The algorithmic framework of BiCoN. (1) Gene expression data is converted to a bipartite graph and PPI interactions are added as edges between genes. (2) ACO is employed for feature selection (relevant edges) and subsequently patients (3) and genes (4) are clustered. Multiple possible solutions are computed in parallel and then evaluated and reinforced. As a result (5), BiCoN stratifies patients based only on subnetworks representing disease mechanisms.

BiCoN: Network-constrained biclustering of patients and omics data


Motivation Unsupervised learning approaches are frequently employed to identify patient subgroups and biomarkers such as disease-associated genes. Thus, clustering and biclustering are powerful techniques often used with expression data, but are usually not suitable to unravel molecular mechanisms along with patient subgroups. To alleviate this, we developed the network-constrained biclustering approach BiCoN (Biclustering Constrained by Networks) which (i) restricts biclusters to functionally related genes connected in molecular interaction networks and (ii) maximizes the difference in gene expression between two subgroups of patients.

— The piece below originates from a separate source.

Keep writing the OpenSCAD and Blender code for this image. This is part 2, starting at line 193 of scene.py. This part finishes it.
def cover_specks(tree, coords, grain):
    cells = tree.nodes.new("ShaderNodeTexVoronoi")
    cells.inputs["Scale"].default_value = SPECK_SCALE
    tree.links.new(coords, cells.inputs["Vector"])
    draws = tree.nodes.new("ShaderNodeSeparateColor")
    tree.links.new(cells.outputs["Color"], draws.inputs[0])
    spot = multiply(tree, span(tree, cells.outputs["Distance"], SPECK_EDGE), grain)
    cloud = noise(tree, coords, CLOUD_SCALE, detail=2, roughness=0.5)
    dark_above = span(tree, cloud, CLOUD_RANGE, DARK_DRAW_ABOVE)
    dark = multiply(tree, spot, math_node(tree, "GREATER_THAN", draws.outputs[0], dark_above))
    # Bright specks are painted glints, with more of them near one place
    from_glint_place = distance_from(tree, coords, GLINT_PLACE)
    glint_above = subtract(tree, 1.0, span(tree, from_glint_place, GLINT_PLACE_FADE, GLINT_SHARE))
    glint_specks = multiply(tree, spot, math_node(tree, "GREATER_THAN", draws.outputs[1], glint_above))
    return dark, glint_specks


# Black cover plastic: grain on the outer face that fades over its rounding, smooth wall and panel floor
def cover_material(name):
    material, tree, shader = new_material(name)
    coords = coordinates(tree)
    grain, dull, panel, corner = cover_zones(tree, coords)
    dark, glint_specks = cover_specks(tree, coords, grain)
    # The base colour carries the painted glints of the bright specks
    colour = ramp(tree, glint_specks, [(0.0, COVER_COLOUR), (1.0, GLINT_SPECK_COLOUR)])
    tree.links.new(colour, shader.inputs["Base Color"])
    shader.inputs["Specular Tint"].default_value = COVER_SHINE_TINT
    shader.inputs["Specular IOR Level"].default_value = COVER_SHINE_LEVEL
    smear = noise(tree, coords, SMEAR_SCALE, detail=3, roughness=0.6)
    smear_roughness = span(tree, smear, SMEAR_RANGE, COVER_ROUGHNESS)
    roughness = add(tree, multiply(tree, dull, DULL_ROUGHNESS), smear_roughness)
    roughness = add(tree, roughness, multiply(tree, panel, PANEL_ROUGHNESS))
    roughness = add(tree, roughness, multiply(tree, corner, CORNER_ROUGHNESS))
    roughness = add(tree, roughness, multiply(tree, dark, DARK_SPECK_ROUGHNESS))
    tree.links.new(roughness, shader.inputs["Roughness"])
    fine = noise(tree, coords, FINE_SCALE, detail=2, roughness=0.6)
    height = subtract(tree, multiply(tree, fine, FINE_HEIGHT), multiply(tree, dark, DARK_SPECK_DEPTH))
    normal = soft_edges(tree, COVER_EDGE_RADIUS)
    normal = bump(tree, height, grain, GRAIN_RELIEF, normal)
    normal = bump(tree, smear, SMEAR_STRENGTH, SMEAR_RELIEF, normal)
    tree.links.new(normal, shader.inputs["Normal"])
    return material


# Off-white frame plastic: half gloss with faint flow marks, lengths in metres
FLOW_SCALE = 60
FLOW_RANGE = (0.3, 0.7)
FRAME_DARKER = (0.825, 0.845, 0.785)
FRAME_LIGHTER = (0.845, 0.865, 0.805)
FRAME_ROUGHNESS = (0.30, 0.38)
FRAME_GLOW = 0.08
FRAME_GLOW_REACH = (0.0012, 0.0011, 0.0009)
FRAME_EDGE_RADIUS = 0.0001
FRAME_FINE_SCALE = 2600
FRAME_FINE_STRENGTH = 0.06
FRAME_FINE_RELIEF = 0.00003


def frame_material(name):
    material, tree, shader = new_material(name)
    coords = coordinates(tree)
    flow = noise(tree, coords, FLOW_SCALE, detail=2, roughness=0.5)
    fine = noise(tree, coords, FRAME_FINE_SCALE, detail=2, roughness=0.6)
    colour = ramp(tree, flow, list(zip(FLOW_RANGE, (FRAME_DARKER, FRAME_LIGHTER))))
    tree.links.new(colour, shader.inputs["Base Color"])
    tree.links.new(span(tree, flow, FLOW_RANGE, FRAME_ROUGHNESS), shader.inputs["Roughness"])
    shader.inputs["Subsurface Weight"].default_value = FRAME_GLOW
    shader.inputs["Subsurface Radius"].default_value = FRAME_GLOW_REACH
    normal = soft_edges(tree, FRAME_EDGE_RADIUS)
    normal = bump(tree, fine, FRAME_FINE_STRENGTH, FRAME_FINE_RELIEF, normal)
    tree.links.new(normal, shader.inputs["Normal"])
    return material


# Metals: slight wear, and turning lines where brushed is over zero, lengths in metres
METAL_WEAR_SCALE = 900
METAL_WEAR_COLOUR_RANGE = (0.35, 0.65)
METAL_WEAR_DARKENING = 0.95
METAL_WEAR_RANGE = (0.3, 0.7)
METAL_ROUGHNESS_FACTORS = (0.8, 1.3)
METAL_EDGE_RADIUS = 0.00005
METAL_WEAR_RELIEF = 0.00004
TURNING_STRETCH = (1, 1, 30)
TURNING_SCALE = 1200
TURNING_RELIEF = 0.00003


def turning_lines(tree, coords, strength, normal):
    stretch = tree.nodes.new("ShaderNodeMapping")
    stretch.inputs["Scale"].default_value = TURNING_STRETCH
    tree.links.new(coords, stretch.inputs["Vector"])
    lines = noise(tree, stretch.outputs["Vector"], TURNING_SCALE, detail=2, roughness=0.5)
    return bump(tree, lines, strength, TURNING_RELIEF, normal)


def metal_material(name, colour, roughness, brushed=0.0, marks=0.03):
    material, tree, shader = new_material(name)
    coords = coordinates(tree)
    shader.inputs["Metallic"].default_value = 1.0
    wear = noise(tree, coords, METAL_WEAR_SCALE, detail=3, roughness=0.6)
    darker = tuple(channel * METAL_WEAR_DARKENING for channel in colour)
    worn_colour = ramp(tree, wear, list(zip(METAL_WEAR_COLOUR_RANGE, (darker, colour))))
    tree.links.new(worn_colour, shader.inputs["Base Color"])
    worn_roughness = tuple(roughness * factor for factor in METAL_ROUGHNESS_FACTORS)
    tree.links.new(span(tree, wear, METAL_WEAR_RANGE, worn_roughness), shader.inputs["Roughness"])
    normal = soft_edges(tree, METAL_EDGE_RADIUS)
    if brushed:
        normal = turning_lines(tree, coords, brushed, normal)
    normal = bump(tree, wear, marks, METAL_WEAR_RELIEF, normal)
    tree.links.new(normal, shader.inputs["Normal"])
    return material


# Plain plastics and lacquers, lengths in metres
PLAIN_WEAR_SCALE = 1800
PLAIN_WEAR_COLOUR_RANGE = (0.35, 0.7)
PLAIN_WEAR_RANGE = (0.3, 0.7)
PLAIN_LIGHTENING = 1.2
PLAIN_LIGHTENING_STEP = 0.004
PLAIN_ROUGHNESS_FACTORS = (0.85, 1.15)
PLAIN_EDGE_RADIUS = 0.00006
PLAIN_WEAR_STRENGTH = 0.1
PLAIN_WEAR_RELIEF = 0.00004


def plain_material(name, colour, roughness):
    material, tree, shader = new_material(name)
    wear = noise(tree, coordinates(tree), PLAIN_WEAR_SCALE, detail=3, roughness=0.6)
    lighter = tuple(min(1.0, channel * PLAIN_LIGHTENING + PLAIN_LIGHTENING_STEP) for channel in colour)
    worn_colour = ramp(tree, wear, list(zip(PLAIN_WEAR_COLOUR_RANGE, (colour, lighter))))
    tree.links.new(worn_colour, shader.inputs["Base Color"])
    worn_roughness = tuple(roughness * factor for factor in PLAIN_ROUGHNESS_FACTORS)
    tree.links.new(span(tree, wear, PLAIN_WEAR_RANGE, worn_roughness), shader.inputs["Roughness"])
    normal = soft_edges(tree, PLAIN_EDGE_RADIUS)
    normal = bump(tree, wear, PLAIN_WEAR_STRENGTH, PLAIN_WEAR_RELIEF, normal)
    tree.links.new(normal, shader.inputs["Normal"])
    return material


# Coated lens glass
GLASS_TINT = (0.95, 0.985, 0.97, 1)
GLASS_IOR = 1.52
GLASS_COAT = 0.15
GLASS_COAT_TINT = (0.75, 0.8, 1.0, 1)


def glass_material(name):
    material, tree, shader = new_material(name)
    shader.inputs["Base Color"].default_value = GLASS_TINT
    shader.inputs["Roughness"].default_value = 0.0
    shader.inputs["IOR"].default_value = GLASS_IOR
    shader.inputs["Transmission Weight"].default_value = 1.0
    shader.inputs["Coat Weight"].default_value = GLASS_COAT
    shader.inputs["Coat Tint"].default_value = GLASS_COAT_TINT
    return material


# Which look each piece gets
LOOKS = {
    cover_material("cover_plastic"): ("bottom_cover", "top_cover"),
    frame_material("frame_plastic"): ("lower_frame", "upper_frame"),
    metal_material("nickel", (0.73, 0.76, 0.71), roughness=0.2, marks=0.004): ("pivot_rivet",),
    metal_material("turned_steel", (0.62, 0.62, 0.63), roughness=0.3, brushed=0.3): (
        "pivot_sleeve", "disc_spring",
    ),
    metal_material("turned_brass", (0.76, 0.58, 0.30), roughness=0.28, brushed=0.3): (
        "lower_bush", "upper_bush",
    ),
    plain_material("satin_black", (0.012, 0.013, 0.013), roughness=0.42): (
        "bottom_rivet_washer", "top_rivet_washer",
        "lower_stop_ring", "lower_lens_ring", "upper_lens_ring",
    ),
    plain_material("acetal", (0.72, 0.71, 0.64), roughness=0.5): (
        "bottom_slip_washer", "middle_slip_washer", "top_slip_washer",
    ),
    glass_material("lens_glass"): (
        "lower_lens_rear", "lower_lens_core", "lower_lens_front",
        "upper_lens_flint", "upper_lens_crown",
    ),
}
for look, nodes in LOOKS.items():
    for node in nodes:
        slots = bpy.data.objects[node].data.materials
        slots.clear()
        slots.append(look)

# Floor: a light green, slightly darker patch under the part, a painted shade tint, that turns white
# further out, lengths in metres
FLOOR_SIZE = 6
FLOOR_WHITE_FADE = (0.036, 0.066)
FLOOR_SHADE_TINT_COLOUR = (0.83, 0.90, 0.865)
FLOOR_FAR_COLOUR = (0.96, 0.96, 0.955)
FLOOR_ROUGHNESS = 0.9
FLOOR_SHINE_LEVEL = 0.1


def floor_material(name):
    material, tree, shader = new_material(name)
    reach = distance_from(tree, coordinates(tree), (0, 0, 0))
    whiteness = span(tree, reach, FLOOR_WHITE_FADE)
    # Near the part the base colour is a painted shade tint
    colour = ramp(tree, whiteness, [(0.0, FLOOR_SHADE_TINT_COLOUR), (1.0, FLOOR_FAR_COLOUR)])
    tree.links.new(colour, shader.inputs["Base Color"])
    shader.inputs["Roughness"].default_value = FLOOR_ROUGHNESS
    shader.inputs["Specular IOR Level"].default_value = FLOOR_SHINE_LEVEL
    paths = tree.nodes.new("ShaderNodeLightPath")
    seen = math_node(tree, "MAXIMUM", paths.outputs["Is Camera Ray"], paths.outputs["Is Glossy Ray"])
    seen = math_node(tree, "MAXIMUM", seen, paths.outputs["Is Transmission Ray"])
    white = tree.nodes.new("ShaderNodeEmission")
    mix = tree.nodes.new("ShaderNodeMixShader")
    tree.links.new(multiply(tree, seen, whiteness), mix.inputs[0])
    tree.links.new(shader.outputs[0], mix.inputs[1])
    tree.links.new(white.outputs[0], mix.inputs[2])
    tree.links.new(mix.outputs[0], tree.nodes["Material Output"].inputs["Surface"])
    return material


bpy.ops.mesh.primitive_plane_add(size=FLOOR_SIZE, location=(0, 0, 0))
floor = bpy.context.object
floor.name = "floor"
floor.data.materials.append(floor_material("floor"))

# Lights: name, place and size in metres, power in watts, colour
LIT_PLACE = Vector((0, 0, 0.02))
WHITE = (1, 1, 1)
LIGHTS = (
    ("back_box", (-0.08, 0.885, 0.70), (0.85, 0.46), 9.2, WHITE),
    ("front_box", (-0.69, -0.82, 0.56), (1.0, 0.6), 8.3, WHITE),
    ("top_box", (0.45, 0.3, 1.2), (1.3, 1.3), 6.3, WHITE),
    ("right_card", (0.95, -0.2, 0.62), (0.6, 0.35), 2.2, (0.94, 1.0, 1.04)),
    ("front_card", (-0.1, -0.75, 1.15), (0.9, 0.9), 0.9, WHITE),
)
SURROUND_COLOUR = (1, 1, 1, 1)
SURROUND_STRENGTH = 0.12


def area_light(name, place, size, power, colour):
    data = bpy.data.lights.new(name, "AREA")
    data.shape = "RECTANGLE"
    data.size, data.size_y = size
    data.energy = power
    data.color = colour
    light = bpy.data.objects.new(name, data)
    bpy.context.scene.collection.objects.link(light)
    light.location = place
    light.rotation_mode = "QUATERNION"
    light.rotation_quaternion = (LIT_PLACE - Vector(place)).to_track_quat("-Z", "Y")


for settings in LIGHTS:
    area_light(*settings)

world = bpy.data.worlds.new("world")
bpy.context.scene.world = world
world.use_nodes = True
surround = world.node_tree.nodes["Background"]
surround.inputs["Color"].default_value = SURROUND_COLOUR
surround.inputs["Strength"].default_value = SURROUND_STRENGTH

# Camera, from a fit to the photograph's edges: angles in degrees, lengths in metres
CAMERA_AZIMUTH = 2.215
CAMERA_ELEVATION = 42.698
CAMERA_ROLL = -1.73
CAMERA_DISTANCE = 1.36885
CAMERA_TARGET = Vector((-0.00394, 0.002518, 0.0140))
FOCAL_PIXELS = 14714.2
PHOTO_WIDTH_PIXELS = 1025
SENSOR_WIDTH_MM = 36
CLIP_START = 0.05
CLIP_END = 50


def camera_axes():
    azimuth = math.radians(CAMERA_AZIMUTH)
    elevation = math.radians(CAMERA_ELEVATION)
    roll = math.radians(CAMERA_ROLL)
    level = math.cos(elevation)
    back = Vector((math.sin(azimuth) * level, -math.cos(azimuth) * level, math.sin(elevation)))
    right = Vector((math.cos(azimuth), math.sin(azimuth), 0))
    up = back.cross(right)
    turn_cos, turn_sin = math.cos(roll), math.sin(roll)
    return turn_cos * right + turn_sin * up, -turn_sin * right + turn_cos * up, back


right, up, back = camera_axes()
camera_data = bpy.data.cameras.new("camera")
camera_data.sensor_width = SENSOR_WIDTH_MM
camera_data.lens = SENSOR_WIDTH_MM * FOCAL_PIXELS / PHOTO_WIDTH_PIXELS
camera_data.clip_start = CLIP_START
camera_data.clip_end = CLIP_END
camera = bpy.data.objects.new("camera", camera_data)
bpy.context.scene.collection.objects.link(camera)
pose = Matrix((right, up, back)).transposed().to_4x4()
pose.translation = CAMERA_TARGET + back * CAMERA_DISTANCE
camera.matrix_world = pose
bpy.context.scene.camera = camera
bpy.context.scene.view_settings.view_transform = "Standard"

Results Our analyses of non-small cell lung and breast cancer gene expression data demonstrate that BiCoN clusters patients in agreement with known cancer subtypes while discovering gene subnetworks pointing to functional differences between these subtypes. Furthermore, we show that BiCoN is robust to noise and batch effects and can distinguish between high and low load of tumor-infiltrating leukocytes while identifying subnetworks related to immune cell function. In summary, BiCoN is a powerful new systems medicine tool to stratify patients while elucidating the responsible disease mechanism.